Libros del asteroide, 2015. 214 páginas.
La pintora Emma Reyes escribe 23 cartas a su amigo Germán explicándole cómo fue su infancia. Con una prosa y un dominio de la estructura narrativa que más parece de una escritora con oficio que la de una amiga describiendo sus recuerdos describe una niñez miserable, de esclavitud física, de la que consiguió huir. Pero todo visto desde los ojos de una niña que no guarda rencor.
De una madre que no se ocupaba ni de ella ni de sus hermanos a un abandono en una estación de tren y una recogida en un convento en el que las cosas apenas iban un poco mejor. ¿Son fiables estas memorias? En el epílogo se cuentan algunas investigaciones que parecen contradecir algunos recuerdos de la autora.
Pero la verdad o no de estas páginas no le quitan belleza. Ni tristeza. Me ha recordado mucho a Mi planta de naranja lima. No hay peor crueldad que la que se ejerce contra los más pequeños.
Muy recomendable.
Cuando me despertaron estaba todavía oscuro, Betzabé ya tenía hecho el desayuno y la señorita María estaba bañando al Niño, cosa que no hacía casi nunca, pues la única que le limpiaba la cara y la caca era yo. Helena me ayudó a vestirme mientras Betzabé ponía en un canasto los cuatro chiros que representaban la ropa del Niño. Mientras yo tomaba mi agua de panela con una mogolla, ellas dos envolvieron al Niño en una grande cobija y lo ligaron con una especie de banda blanca. Betzabé bajó para hacerse las trenzas y buscar el pañolón; la señorita María que estaba muy nerviosa empezó a gritarle para que se apurara porque íbamos a llegar tarde.
Betzabé alzó al Niño y el canastico con su ropa, me tomó de la mano y salimos casi corriendo. Cuando salíamos, los caballos estaban relinchando y sentí que To-ribio estaba cantando en el solar.

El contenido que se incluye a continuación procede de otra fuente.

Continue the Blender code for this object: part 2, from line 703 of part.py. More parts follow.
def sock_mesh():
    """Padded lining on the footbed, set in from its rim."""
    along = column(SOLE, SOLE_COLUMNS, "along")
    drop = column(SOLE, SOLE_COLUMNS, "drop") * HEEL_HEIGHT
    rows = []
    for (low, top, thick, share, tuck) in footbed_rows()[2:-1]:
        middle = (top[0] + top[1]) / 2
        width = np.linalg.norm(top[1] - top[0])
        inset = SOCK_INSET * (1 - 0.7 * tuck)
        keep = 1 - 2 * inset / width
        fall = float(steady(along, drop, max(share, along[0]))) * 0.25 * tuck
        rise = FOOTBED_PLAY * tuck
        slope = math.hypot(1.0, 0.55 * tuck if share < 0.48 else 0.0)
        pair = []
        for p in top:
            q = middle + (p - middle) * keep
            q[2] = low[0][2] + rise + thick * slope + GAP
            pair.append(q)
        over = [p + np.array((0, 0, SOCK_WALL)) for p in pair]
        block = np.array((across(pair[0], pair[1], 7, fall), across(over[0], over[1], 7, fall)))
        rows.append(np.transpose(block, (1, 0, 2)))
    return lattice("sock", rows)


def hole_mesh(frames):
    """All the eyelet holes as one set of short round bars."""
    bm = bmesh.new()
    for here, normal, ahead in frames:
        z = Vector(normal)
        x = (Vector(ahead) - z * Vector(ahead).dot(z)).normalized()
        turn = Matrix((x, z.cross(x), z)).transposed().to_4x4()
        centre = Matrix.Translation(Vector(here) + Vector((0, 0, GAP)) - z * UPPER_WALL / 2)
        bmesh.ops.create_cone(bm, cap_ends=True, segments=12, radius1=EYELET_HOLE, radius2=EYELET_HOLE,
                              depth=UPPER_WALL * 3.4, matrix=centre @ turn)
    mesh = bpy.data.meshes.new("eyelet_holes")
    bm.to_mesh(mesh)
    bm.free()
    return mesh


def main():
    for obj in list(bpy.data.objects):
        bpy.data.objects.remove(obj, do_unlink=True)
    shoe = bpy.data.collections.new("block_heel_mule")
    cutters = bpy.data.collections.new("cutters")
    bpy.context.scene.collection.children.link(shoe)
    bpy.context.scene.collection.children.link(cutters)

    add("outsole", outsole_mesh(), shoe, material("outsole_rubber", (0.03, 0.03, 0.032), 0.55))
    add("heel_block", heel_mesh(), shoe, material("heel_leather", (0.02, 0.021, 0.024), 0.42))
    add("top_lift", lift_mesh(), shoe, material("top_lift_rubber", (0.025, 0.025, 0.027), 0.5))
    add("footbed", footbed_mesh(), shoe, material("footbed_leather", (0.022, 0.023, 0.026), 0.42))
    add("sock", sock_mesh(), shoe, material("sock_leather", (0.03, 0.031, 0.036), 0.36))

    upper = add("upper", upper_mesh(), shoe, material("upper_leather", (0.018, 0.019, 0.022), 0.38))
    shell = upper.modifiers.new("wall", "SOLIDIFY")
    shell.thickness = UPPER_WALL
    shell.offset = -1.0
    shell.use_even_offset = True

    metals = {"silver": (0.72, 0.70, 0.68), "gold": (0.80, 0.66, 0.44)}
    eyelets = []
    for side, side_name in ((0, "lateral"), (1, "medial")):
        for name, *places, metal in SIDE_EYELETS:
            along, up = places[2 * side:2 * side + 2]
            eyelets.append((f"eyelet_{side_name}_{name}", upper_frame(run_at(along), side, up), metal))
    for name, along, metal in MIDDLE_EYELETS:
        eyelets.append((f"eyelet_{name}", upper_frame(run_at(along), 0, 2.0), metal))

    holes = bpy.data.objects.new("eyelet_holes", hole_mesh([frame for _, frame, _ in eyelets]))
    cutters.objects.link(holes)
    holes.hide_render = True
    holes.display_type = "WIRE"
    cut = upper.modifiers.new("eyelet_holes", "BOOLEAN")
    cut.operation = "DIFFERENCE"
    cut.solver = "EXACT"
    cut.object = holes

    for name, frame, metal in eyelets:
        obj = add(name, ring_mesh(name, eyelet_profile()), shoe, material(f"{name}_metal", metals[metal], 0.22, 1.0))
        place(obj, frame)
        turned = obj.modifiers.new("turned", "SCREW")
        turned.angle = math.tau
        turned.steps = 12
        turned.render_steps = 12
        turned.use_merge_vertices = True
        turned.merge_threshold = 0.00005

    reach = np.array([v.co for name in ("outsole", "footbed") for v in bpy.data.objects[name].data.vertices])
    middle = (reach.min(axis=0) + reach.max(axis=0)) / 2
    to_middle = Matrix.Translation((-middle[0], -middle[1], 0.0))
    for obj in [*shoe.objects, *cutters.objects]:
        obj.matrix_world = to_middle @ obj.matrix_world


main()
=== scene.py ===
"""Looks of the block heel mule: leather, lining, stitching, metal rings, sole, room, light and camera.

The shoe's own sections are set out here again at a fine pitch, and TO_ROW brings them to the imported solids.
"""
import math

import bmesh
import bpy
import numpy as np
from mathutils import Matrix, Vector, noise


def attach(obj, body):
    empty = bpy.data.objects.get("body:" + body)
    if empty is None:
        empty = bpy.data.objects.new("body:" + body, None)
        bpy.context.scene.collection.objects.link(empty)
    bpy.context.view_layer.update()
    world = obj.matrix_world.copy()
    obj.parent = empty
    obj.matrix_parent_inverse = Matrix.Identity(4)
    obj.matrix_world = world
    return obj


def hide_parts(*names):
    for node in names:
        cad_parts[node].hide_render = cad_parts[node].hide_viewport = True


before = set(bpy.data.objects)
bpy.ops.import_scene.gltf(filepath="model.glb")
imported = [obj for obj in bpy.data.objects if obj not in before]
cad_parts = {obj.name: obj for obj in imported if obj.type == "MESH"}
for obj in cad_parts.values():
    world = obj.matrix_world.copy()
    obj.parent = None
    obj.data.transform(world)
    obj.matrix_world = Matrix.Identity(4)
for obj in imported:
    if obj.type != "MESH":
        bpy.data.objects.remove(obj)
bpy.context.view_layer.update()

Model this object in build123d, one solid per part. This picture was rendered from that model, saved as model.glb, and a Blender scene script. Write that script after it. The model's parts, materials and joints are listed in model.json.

Betzabé me dijo en el camino que íbamos al río, estaba tan oscuro que yo no veía el camino y había tanto viento como el día del incendio. Cuando llegamos al puente, que yo conocía muy bien, en cambio de bajar al pozo donde íbamos siempre a lavar la ropa, ella siguió derecho y luego cruzamos por un pequeño camino que bordeaba el río y que tenía árboles grandes. Al fondo de ese camino vimos una grande casa blanca que no era de paja sino con el techo de tejas. Betzabé me dijo de esperarla junto a un árbol torcido que caía sobre el río. La seguí con los ojos, vi que caminaba como en la punta de los pies, ligero, ligero, como si quisiera volar. Se acercó a la grande puerta y puso primero el canasto y luego el Niño bien arrimado contra la puerta y cuando empezó a cubrirle la cabecita con la cobija me di cuenta
que habíamos ido para abandonarlo; quise gritar y no pude, las piernas me temblaban, como un resorte salté en dirección de la puerta. Betzabé me alcanzó a agarrar de una pierna, yo me tiré al suelo y empecé a dar golpes con la cabeza contra la tierra, sentía que me ahogaba, Betzabé se esforzaba por alzarme pero yo me agarraba a las plantas y me contorsionaba como una lombriz. Casi al oído me suplicaba levantarme, no hacer ruido y correr antes de que alguien se despertara; yo seguía amarrada a las plantas y con la cara pegada a la tierra, creo que en ese momento aprendí de un solo golpe lo que es la injusticia y que un niño de cuatro años puede ya sentir el deseo de no querer vivir más y ambicionar ser devorado por las entrañas de la tierra. Ese día quedará sin duda como el más cruel de mi existencia.
No lloraba, porque las lágrimas no hubieran bastado, no gritaba porque mi sentimiento de revuelta era más fuerte que mi voz. Betzabé, arrodillada junto a mí, me suplicaba de levantarme. El Niño empezó a llorar, yo sentí que su llanto salía del fondo de la tierra, levanté la cabeza y vi que Betzabé tenía la cara bañada en lágrimas. Perdí toda resistencia, le tendí una mano y ella me levantó en sus brazos, empezó a correr como loca; yo sentía que me apretaba fuerte, fuerte contra ella y sus lágrimas me caían por detrás de la oreja y se deslizaban por mi cuello, casi sin respiración; solo se detuvo cuando llegamos al puente; del resto no me acuerdo, solo recuerdo cuando Toribio me alzó para ponerme en la silla de la muía que debía transportarnos a Bogotá. Helena me cuenta que me quedé tres días sin poder hablar. La señorita María tenía miedo que hubiera quedado muda.